Nessa Capri Pants Pattern

We’ve been loving the early 2000s revival in fashion, which is why we can’t wait to share this classic capri pants pattern from Aishat Sulaiman! Made in timeless plaid, this capri pants sewing pattern features a side zipper and fitted leg, with the pant hem hitting below the knee. Sew your spring capris in colorful gingham for a retro look or in trendy seasonal pastels like butter yellow or ballet slipper pink.

Pattern Overview:

The Nessa Capri Pants Pattern is  a capri pants featuring side zipper.

Materials:

All calculations are on a single layer. If you want to cut your fabric on the fold, increase consumption by 0.5 yards. When purchasing fabric, please account for shrinkage and buy 5% more than required.

FABRIC REQUIREMENTS – YARDAGE:

  • Recommended fabrics: Cotton stretch, cotton twill, denim, linen, gingham.
  • All-purpose polyester thread
  • Sewing machine (capable of a straight stitch)
  • Needle
  • Interfacing
  • Zipper
  • PDF Pattern – This is located at the bottom of this page. Please see printing instructions below.

Tips: All-natural fiber and some synthetic materials undergo shrinkage during their first wash and can change the texture and hand feel. (Aishat prefers the look and feel of washed fabrics.) Pre-washing is necessary if you want your garment washable after sewn (without shrinking). Giving the washed material a light press before cutting will ensure your paper pattern pieces can lay smoothly on top.

SELECTING YOUR SIZE:

Body Measurements:

Start by taking your body measurements. Measure the circumference of your bust, waist and hips by pulling the measuring tape snugly; it should fit tightly around your skin but not too tight. Measure directly over bare skin or typical-for-you undergarments. Keep the tape parallel with the floor, and ensure it is not twisted. Compare your measurements to the “body” measurements in the chart above to see your recommended size.

PRINTING INSTRUCTIONS:

Note: To download the pattern, click on the pattern download button at the bottom of the page. We recommend opening your pattern download using Adobe Acrobat.

Once your file is open, you can proceed to print. You may also use the “Layers” panel to toggle on or off pattern lines for various sizes. Toggle off the pattern lines for any sizes you do *not* wish to print. You should now see only the line for the size you did not toggle off displayed.

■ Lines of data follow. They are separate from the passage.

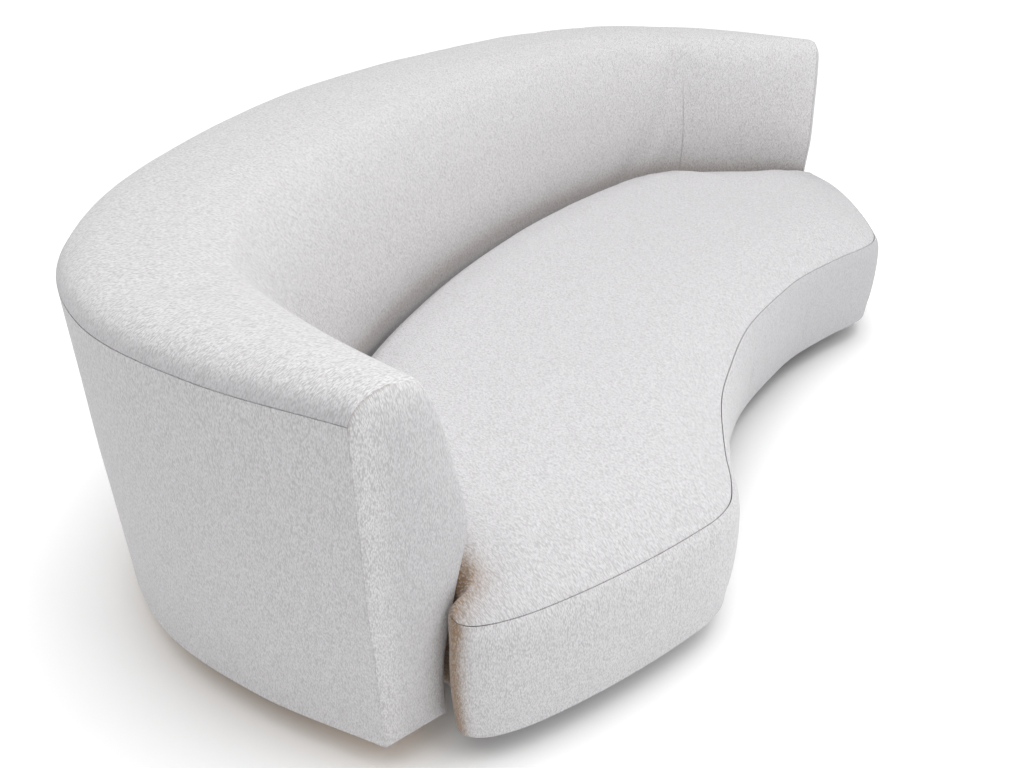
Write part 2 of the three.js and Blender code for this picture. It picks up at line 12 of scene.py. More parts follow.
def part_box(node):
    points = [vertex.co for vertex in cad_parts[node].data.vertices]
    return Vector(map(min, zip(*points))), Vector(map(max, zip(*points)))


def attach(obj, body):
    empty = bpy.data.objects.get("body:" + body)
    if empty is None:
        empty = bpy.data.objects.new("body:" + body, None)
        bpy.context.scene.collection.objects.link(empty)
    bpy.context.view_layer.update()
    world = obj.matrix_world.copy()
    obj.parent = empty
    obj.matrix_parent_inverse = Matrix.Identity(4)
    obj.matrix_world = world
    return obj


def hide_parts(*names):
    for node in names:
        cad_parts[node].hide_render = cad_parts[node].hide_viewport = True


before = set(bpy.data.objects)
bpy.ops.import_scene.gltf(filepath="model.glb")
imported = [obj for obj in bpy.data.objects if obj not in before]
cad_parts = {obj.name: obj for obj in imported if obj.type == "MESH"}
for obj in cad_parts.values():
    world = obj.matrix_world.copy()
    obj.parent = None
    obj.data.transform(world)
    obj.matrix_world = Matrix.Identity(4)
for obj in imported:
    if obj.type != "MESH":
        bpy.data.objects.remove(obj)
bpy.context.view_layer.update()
scene = bpy.context.scene

# Sizes of the sofa, as its frame has them
half_length = 1.360
sofa_height = 0.768
back_reach = 1.103
seat_half_length = 1.272
crevice_reach = 0.561
lobe_reach = 0.470
hem_height = 0.067
seam_height = 0.317
seam_inset = 0.022
border_tuck = 0.009
border_thickness = 0.020
shoulder_share = 0.28
border_shoulder = 0.070
crown_rise = 0.052
crown_roll = 0.150
back_roll = 0.045
crown_power = 2.2
cover_thickness = 0.006
foam_thickness = 0.182
seat_gap = 0.007
end_width = 0.160
top_seam_drop = 0.049
crown_setback = 0.070
back_lean = 0.122
waist_step = 0.023
waist_height = 0.185
outer_tuck = 0.015
inner_cover = 0.008
outer_cover = 0.005
end_cap_thickness = 0.012
back_foam_depth = 0.040
ply = 0.018
top_plate_drop = 0.084
board = 0.003
touch = 0.0004
wall_stations = 36
left_joint_share = 5 / wall_stations
right_joint_share = 31 / wall_stations
middle_width = back_reach - crevice_reach
centre_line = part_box("outer_cover_centre")[1].y - back_reach  # where the plan curves' zero lies along Y

# Sizes that only the covers have
corner_rise = 0.008
corner_tightness = 0.75
notch_fill = 0.015
panel_gap = 0.001
end_round = 0.030
board_slack = 0.005
seam_width = 0.0035
weld_distance = 1e-5

# Plan curves of the right half, as shares of the reaches above
top_seam_shares = [(0, 1), (0.226, 0.974), (0.455, 0.915), (0.674, 0.82), (0.851, 0.665), (0.962, 0.454),
                   (1, 0.207), (0.997, -0.045)]
crevice_shares = [(0, 1), (0.256, 0.965), (0.497, 0.873), (0.694, 0.734), (0.79, 0.585), (0.845, 0.352),
                  (0.905, 0.06), (0.947, -0.21)]
lobe_shares = [(0, -0.629), (0.187, -0.677), (0.288, -0.726), (0.442, -0.87), (0.519, -0.96), (0.575, -1),
               (0.625, -0.986), (0.672, -0.94), (0.748, -0.85), (0.844, -0.716), (0.93, -0.572),
               (0.961, -0.504), (0.983, -0.44), (0.995, -0.374), (0.994, -0.319), (0.98, -0.279),
               (0.962, -0.279), (0.947, -0.294), (0.938, -0.277), (0.933, -0.223)]

# The inner face above the waist: its step back, its share of the lean, and its share of the sofa's height
face_corners = [(0.005, 0, 0.371), (-0.013, 0.04, 0.486), (-0.023, 0.22, 0.579), (-0.021, 0.45, 0.677),
                (-0.008, 0.7, 0.796), (0.005, 0.86, 0.866), (0.022, 1, 0.931), (0.046, 1.12, 0.98),
                (0.084, 1.3, 0.997)]

# The outer slope of the roll: in from the wall's outer edge, and down from its top
roll_corners = [(crown_setback, 0), (0.042, 0.004), (0.015, 0.020), (0, top_seam_drop)]

# How an arm's end is rounded, and how its padding stands out just above the seat
low_rounding = 0.25
full_rounding_from = 0.45
full_rounding_over = 0.20
rounding_fade = 0.06
end_swell = 0.010
swell_height = 0.46
swell_rise = 0.075
swell_length = 0.25


# Curves

curve_steps = 24
plan_steps = 2400


def curve_through(points, shares):
    """Places at the given shares of the length of a smooth curve through the points."""
    points = np.asarray(points, float)
    knots = np.vstack([2 * points[0] - points[1], points, 2 * points[-1] - points[-2]])
    t = np.linspace(0, 1, curve_steps, endpoint=False)[:, None]
    runs = []
    for a, b, c, d in zip(knots, knots[1:], knots[2:], knots[3:]):
        first, mid, last = (np.linalg.norm(q - p) ** 0.5 for p, q in ((a, b), (b, c), (c, d)))
        leaving = ((b - a) / first - (c - a) / (first + mid) + (c - b) / mid) * mid
        arriving = ((c - b) / mid - (d - b) / (mid + last) + (d - c) / last) * mid
        runs.append((2 * t**3 - 3 * t**2 + 1) * b + (t**3 - 2 * t**2 + t) * leaving
                    + (3 * t**2 - 2 * t**3) * c + (t**3 - t**2) * arriving)
    return along(np.vstack(runs + [points[-1:]]), shares)


def lengths_of(line):
    return np.concatenate([[0], np.cumsum(np.linalg.norm(np.diff(line, axis=0), axis=1))])


def along(line, shares):
    """Places at the given shares of a line's length."""
    reach = lengths_of(line)
    places = np.asarray(shares) * reach[-1]
    return np.column_stack([np.interp(places, reach, line[:, axis]) for axis in range(line.shape[1])])


def both_halves(shares, x_reach, front, back):
    right = [(x * x_reach, y * (front if y < 0 else back)) for x, y in shares]
    return [(-x, y) for x, y in reversed(right[1:])] + right


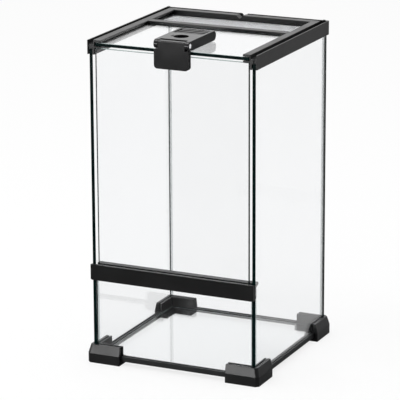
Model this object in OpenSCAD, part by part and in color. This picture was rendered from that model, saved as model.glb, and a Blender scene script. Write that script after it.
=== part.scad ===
// Glass reptile terrarium: four panes on a clear base, a front door pane standing in a sill bar,
// a sliding top pane with a latch, and a wire-mesh vent strip behind it.
// Origin on the ground under the middle of the tank, +X right, +Y back, +Z up. Millimetres.

/* [Tank] */
// Width over the outer faces of the side panes
tank_w = 202; // [160:1:400]
// Depth over the outer faces of the panes
tank_d = 202; // [190:1:400]
// Height of the ledges of the top rails above the ground
total_h = 377.5; // [300:0.5:600]
// Thickness of every glass pane
glass_t = 4; // [3:0.5:5]

/* [Corner feet] */
// Length of each arm of a foot, from the outer corner
foot_arm = 41; // [30:1:60]
// How far a foot stands out past the glass
foot_out = 6; // [4:0.5:10]
// Height of the foot walls
foot_h = 21.3; // [17:0.1:40]
// Height of the upright lower part of the outer wall
foot_upright_h = 11.3; // [7:0.1:14]
// Thickness of the outer wall at its top edge
foot_rim_t = 3.5; // [1:0.1:4]
// Thickness of the wall inside the glass, on feet and strips alike
inner_wall_t = 2.2; // [1.5:0.1:3]
// Width of the foot's ledge under the base pane
foot_ledge = 7; // [4:0.5:12]
// How far the flat at the foot's outer corner cuts back along each side
foot_corner_cut = 3; // [1:0.5:6]
// Height at which the glass stands above the ground
glass_z = 6; // [5:0.5:9]

/* [Base strips] */
// Height of a base strip
strip_h = 6; // [4:0.5:9]
// Thickness of the strip's outer wall
strip_wall_t = 1.4; // [1:0.1:2.5]
// Thickness of the strip's floor
strip_floor_t = 1.2; // [0.8:0.1:2.4]
// Width of the strip's ledge under the base pane
strip_ledge = 4; // [3:0.5:8]

/* [Sill bar] */
// Height of the bar's underside above the ground
sill_z = 99.5; // [60:0.5:150]
// Height of the bar
sill_h = 18.5; // [14:0.5:26]
// How far the bar stands out past the glass
sill_out = 6; // [4.5:0.5:9]
// Depth of the door groove in the bar's top
sill_groove_d = 4.8; // [3:0.1:6]
// Play in front of the door in its groove
sill_front_play = 0.9; // [0.8:0.1:1.4]
// Play behind the door in its groove
sill_back_play = 0.8; // [0.4:0.1:1.4]
// Depth of the shelf behind the door
sill_shelf = 8.4; // [5:0.2:12]
// Thickness of the shelf's rear edge
sill_shelf_t = 3; // [2:0.2:4]
// Thickness of the bar's flange behind the lower pane
sill_flange_t = 2.2; // [1.5:0.1:3]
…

Note: Pattern lines may overlap; you are advised to print one size at a time. It is easiest to cut out the pattern when only one size is printed at a time.

Print at a Copy Shop: A0

Online pattern printers and local copy shops can print a large format paper pattern economically.

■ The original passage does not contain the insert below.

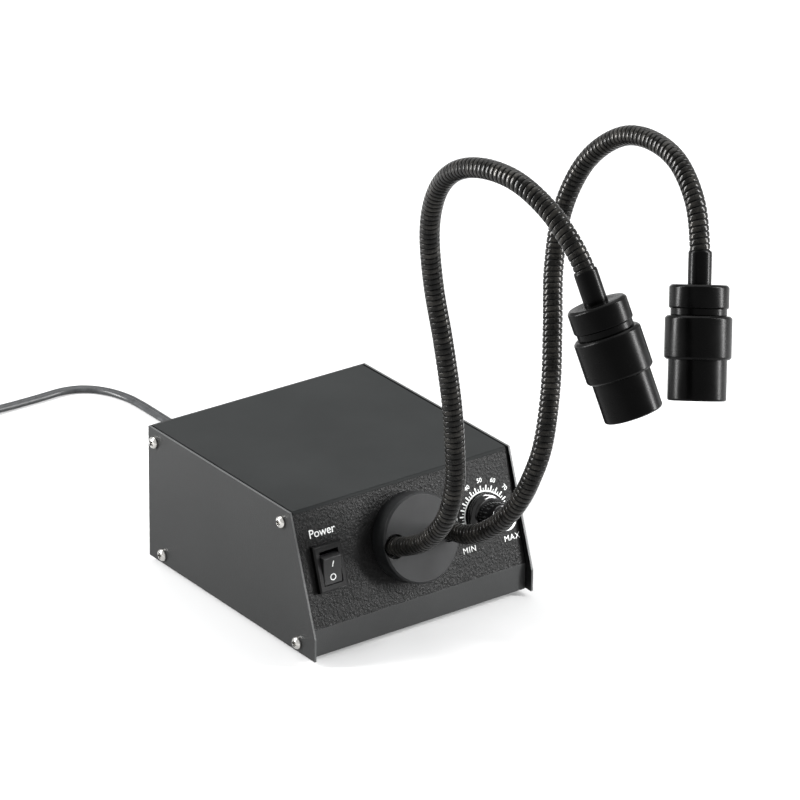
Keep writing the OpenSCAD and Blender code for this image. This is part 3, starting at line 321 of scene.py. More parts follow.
finishes = {
    "sheet": makeSatinSheet("satinSheet", 0.6, 0.40, 0.21),
    # the cut edges' coat is the satin coat made five times paler: a painted highlight along the edges
    "edge": makeSatinSheet("satinEdgePaintedHighlight", 3.0, 0.36, 0.5),
    # the top cover's coat is the same satin coat made paler with its specular nearly off: its sheen is
    # painted into the colour
    "cover": makeSatinSheet("satinCoverPaintedSheen", 1.7, 0.6, 0.005),
    # the strip below the crease takes a paler copy of the satin coat: painted light
    "face": makeSatinSheet("satinStripPaintedLight", 1.3, 0.36, 0.42),
    "wrinkle": makeWrinklePanel(),
    "hub": makePlastic("hubSatin", (0.005, 0.0053, 0.0056), 0.42, 0.00018, 0.000012, 0.18),
    "anodised": makeAnodised(),
    "hose": makeHoseMetal(),
    "switch": makePlastic("switchNylon", (0.003, 0.003, 0.0031), 0.38, 0.00025, 0.00002, 0.16),
    # near-black coat for the bezel's left wall: painted shade
    "shade": makePlastic("bezelWallPaintedShade", (0.0003, 0.0003, 0.0003), 0.7, 0.00025, 0.00002, 0.02),
    "rocker": makePlastic("rockerNylon", (0.004, 0.004, 0.0042), 0.40, 0.00022, 0.00002, 0.3),
    "knob": makePlastic("glossKnob", (0.0015, 0.0015, 0.0016), 0.10, 0.0016, 0.000002, 0.35),
    "cord": makeRubber("leadVinyl", (0.022, 0.023, 0.024), 0.3, 0.25),
    "rubber": makeRubber("softRubber", (0.010, 0.010, 0.010)),
    "nickel": makeMetal("nickelPlate", (0.52, 0.51, 0.49), 0.15, (1, 1, 1), 0.0005),
    "zinc": makeMetal("zincPlate", (0.50, 0.50, 0.48), 0.38),
    "steel": makeMetal("drawnSteel", (0.42, 0.42, 0.42), 0.36, (1, 0.1, 0.1)),
    "aluminium": makeMetal("bareAluminium", (0.72, 0.73, 0.74), 0.33, (0.08, 1, 1)),
    "brass": makeMetal("turnedBrass", (0.72, 0.52, 0.22), 0.3),
    "print": makeWhitePrint(),
    "glass": makeLensGlass(),
    "board": makeBoard(),
    "led": makeLedCeramic(),
    "parts": makeComponents(),
    "fibre": makeFibre(),
    "fan": makePlastic("fanPlastic", (0.014, 0.014, 0.015), 0.42, 0.0003, 0.00002),
}
print("finishes made:", len(finishes))


# camera, lamps and floor
shot = {
    "place": (-1.14858, -1.58620, 0.98488),
    "azimuth": -36.6726,
    "elevation": 24.5978,
    "roll": 0.7028,
    "lens": 218.43,
    "sensor": 36.0,
    "nearClip": 0.05,
    "farClip": 50,
}


def awayFrom(azimuth, elevation):
    around, above = math.radians(azimuth), math.radians(elevation)
    return Vector((math.sin(around) * math.cos(above), -math.cos(around) * math.cos(above), math.sin(above)))


def placeCamera():
    optics = bpy.data.cameras.new("benchCamera")
    optics.lens, optics.sensor_width = shot["lens"], shot["sensor"]
    optics.clip_start, optics.clip_end = shot["nearClip"], shot["farClip"]
    camera = bpy.data.objects.new("benchCamera", optics)
    bpy.context.scene.collection.objects.link(camera)
    camera.rotation_mode = "QUATERNION"
    camera.location = shot["place"]
    aim = (-awayFrom(shot["azimuth"], shot["elevation"])).to_track_quat("-Z", "Y")
    camera.rotation_quaternion = aim @ Quaternion((0, 0, 1), math.radians(shot["roll"]))
    bpy.context.scene.camera = camera


# softboxes: azimuth and elevation as the camera's, distance, sides and watts
lamps = {
    "leftBox": {"azimuth": -124, "elevation": 20, "away": 1.2, "size": (0.17, 1.1), "watts": 50},
    "rightBox": {"azimuth": 50, "elevation": 20, "away": 1.1, "size": (0.16, 1.1), "watts": 42},
    "topBox": {"azimuth": 150, "elevation": 66, "away": 1.5, "size": (1.5, 1.1), "watts": 17},
}
lampAim = Vector((0.02, -0.05, 0.11))


def placeLamps():
    for name, lamp in lamps.items():
        light = bpy.data.lights.new(name, "AREA")
        light.shape = "RECTANGLE"
        light.size, light.size_y = lamp["size"]
        light.energy = lamp["watts"]
        placed = bpy.data.objects.new(name, light)
        bpy.context.scene.collection.objects.link(placed)
        away = awayFrom(lamp["azimuth"], lamp["elevation"])
        placed.location = lampAim + away * lamp["away"]
        placed.rotation_mode = "QUATERNION"
        placed.rotation_quaternion = (-away).to_track_quat("-Z", "Y")
        placed.visible_camera = False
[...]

Print at Home: Letter Size or A4 Paper

Each “Print at Home” file can be printed on a letter size or A4 Paper. You will need a PDF viewer to print this pattern. You can download Adobe Reader for free if you do not have a PDF viewer already.

PATTERN PREPARATION:

Check out the pattern inventory.

PATTERN INVENTORY:

A – FRONT (Cut x2 in fabric)

B – BACK (Cut x2 in fabric)

C – FRONT WAIST FACING (Cut x2 in fabric and fusible interfacing)

D – BACK WAIST FACING (Cut x2 in fabric and fusible interfacing)

PATTERN LAYOUT:

The pattern layout is a suggestive layout on a single-lay fabric that may not work for all sizes. Feel free to play around with the pattern placement to minimize fabric wastage but ensure the grainlines remain parallel to the selvedge or your preferred cutting direction.

Sewing Instructions:

  1. Place patterns on fabric ensuring that each pattern’s grainline is parallel to selvedge or your preferred cutting direction. Transfer all markings to fabric and cut.

  2. Transfer all markings to fabric and cut.

  3. Serge fabric raw edges to prevent fraying.

  4. Superimpose the two front pieces with the right side facing each other and sew the crotch using 1/2 inch seam allowance. Now repeat the process for the two back pieces.

  5. Open up both front and back pieces to expose the right side.

  6. Superimpose the front and back pieces with the right side facing each other. Sew the side seam using 1 inch seam allowance. On the left side seam, leave enough space open for the zipper (about 5-7 inches).

  7. Now, match up the inseam and sew using 1 inch seam allowance.

  8. Iron the trouser and sew zipper into the open space.
     
  9. For the waist facing, superimpose the two front facing pieces and join at center using 1/2 inch seam allowance. Repeat the same for the back pieces.

  10. Open up the waist facings. Superimpose the two facings (both front and back) with the right side facing each other and sew the right sides together using 1 inch seam allowance.


  11. Now open the waist facing up. Align facing to the waistline of the trouser with the right side facing each other. Sew in place using 1/2 inch seam allowance.


  12. Now flip the facing to the wrong side of the trouser and hold it in place using a hemming gum. For the hem of the trouser, fold it in at the notch points and sew in place.


You’ve done it! I hope you’re so proud.